Shadows (1959)

“The trouble with you is, you have a case of self-induced hysteria every time you hear the word ‘existentialism’.”

‘Shadows’, directed by John Cassavetes in 1959, is an American movie set amongst the ‘beat generation’ in New York. Three siblings of African-American descent move through the jazz clubs and nightlife of the city. Two are brothers who try to protect their sister from men, but she ends up involved with violent or shallow men. Meanwhile, the quest of the brothers for fame in the music industry leads to conflicts with other young men. It’s a meandering, elliptical movie, as much about the texture and feel of the city as about the story of the three main characters. It’s a film famous for being the beginning of Cassavetes directing career, for being, strangely, a simultaneously lost and present film (the director reshot most of the original two years later – the original has only recently been discovered).
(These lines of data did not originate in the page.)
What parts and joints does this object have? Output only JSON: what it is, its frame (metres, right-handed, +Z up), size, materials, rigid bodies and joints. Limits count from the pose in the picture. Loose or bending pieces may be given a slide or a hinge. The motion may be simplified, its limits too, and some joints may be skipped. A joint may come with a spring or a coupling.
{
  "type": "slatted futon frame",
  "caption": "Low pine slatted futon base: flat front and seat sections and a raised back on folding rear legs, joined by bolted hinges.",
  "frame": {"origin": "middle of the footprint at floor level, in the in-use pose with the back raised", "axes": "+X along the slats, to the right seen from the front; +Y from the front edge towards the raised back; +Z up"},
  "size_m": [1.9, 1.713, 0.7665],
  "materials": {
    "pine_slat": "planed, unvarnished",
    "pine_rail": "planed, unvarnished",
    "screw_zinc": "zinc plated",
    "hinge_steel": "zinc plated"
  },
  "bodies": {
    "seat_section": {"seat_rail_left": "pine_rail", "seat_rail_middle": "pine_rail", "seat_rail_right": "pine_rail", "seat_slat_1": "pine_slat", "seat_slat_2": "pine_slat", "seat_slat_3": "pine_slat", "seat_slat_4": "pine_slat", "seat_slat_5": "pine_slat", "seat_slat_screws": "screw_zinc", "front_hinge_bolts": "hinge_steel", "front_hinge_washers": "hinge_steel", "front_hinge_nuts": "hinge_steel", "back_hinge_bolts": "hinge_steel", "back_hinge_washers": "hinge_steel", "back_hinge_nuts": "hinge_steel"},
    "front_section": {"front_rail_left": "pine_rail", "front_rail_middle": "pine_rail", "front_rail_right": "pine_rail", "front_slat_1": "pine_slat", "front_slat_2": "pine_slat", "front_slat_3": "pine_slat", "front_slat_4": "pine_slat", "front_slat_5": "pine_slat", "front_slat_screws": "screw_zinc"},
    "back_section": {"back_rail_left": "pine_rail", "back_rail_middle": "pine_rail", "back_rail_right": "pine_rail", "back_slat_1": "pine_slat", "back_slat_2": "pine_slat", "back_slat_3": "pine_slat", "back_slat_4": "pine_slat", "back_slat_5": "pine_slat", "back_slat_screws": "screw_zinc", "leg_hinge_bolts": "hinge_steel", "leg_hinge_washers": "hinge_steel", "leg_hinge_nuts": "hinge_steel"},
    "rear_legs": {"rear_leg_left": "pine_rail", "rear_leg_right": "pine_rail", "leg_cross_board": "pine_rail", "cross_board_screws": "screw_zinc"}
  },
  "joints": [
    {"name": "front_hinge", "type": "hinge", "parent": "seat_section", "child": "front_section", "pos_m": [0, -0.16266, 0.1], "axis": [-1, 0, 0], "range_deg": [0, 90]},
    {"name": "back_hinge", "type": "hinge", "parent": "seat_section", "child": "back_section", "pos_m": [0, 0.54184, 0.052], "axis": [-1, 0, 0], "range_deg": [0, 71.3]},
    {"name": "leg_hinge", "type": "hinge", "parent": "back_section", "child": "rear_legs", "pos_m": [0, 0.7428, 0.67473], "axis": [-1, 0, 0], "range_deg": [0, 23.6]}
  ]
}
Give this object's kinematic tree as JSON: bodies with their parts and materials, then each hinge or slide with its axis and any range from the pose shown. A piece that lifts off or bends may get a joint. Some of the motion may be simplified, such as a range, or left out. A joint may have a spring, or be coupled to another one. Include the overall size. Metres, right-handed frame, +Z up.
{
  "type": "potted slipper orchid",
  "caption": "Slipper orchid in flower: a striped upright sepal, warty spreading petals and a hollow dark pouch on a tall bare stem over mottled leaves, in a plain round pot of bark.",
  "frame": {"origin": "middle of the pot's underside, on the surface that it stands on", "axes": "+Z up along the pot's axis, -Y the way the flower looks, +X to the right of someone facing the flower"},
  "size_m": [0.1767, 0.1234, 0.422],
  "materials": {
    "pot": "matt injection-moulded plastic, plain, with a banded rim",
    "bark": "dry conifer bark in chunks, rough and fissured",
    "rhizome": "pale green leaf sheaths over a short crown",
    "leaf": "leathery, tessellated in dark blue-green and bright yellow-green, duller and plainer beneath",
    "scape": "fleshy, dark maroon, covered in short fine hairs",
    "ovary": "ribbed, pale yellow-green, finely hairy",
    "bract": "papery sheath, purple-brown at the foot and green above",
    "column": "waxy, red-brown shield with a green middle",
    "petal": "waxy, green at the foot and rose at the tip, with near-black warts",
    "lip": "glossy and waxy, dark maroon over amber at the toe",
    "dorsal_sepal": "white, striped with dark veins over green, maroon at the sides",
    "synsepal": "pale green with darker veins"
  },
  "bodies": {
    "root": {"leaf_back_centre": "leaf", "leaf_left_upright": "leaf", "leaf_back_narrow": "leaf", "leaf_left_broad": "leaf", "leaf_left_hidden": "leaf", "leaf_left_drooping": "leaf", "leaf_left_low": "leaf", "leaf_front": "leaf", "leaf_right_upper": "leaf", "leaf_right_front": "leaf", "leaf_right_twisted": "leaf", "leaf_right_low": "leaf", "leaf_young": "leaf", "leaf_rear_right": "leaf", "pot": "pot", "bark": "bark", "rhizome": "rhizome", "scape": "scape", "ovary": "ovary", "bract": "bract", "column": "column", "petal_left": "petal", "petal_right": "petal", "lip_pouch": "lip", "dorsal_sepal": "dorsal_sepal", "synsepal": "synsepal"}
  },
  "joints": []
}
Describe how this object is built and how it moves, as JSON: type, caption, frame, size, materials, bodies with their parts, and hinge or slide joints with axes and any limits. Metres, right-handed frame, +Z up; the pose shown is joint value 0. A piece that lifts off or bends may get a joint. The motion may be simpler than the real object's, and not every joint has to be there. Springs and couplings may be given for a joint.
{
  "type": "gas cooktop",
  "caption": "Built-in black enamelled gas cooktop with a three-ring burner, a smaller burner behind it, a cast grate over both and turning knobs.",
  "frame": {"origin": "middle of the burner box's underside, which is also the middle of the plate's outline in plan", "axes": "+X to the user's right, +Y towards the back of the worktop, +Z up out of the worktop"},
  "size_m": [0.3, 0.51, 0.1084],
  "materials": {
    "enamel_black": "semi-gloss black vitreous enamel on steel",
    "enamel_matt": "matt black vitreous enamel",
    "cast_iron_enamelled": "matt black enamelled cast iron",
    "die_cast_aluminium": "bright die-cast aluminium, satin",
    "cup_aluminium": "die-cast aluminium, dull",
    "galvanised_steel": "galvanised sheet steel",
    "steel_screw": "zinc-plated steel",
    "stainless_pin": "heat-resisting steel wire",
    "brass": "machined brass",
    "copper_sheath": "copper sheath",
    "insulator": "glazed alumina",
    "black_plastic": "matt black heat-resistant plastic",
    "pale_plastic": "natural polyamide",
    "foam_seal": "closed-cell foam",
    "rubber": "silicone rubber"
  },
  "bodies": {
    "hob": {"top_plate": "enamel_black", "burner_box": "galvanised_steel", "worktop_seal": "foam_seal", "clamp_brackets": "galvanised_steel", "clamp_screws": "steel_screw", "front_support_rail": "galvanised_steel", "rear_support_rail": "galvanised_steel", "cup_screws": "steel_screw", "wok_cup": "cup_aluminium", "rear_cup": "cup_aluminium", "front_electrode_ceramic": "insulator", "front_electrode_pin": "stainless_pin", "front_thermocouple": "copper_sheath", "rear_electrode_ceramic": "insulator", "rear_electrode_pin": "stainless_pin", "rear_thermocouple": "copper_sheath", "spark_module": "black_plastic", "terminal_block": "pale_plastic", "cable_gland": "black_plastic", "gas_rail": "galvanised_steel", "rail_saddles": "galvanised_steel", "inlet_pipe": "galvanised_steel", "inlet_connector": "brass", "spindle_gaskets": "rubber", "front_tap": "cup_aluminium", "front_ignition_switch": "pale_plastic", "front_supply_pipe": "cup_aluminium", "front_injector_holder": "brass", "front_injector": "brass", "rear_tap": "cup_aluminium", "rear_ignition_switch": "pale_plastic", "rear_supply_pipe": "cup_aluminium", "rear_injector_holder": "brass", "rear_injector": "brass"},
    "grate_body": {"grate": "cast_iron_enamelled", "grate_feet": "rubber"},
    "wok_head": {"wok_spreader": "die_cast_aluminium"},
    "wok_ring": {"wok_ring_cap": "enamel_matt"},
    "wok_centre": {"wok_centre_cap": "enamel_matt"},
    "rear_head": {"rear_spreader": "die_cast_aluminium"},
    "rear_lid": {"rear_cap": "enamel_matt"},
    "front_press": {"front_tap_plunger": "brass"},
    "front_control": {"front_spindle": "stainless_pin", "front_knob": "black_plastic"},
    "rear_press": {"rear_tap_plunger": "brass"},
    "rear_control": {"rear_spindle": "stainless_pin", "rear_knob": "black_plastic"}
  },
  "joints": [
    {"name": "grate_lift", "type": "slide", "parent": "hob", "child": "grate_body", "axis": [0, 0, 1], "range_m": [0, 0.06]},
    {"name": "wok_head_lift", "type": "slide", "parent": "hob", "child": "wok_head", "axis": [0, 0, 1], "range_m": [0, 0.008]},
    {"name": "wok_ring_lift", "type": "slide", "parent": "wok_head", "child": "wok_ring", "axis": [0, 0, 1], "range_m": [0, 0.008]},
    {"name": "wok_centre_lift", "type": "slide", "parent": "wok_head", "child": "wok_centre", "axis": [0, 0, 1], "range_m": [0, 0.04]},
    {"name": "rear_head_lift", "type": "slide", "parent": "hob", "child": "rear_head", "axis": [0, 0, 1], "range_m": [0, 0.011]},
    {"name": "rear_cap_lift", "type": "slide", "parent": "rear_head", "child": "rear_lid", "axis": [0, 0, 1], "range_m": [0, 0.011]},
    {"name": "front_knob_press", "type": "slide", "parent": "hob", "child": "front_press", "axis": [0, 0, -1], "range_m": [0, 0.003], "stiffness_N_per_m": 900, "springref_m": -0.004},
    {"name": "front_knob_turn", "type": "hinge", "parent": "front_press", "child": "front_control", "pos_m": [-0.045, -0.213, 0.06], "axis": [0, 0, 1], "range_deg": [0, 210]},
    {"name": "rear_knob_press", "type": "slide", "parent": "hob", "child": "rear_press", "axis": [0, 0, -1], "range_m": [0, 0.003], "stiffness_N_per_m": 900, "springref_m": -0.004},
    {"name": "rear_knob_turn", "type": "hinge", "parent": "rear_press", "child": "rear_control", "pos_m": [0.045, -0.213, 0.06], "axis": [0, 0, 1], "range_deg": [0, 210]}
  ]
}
It’s also notable for being similar to Jean-Luc Godard despite being filmed a number of years before ‘Breathless’. It’s tempting to see this film, therefore, as an inspiration for the French New Wave, with its focus on the city, on contemporary youth and with its semi-improvised style. Cassavetes sold the film as improvised, but like Mike Leigh he prepared the film meticulously in advance in liaison with the actors, so by the time it was filmed (twice) it was fully scripted. All this gives the film a rawness and an energy and makes it powerful and compelling. As with his later ‘The Killing of a Chinese Bookie’, as the tensions between the characters increase, Cassavetes manages to bring the audience with them.

Would I recommend it? Yes – it’s a film with an undeniable energy and spirit. It also offers an insight into the prejudices and anxieties of a particular period in New York and American history. Watch in a double bill with Scorsese’s first full length movie, ‘Who’s That Knocking at My Door’, a film with a similar energy and a similarly complex production history.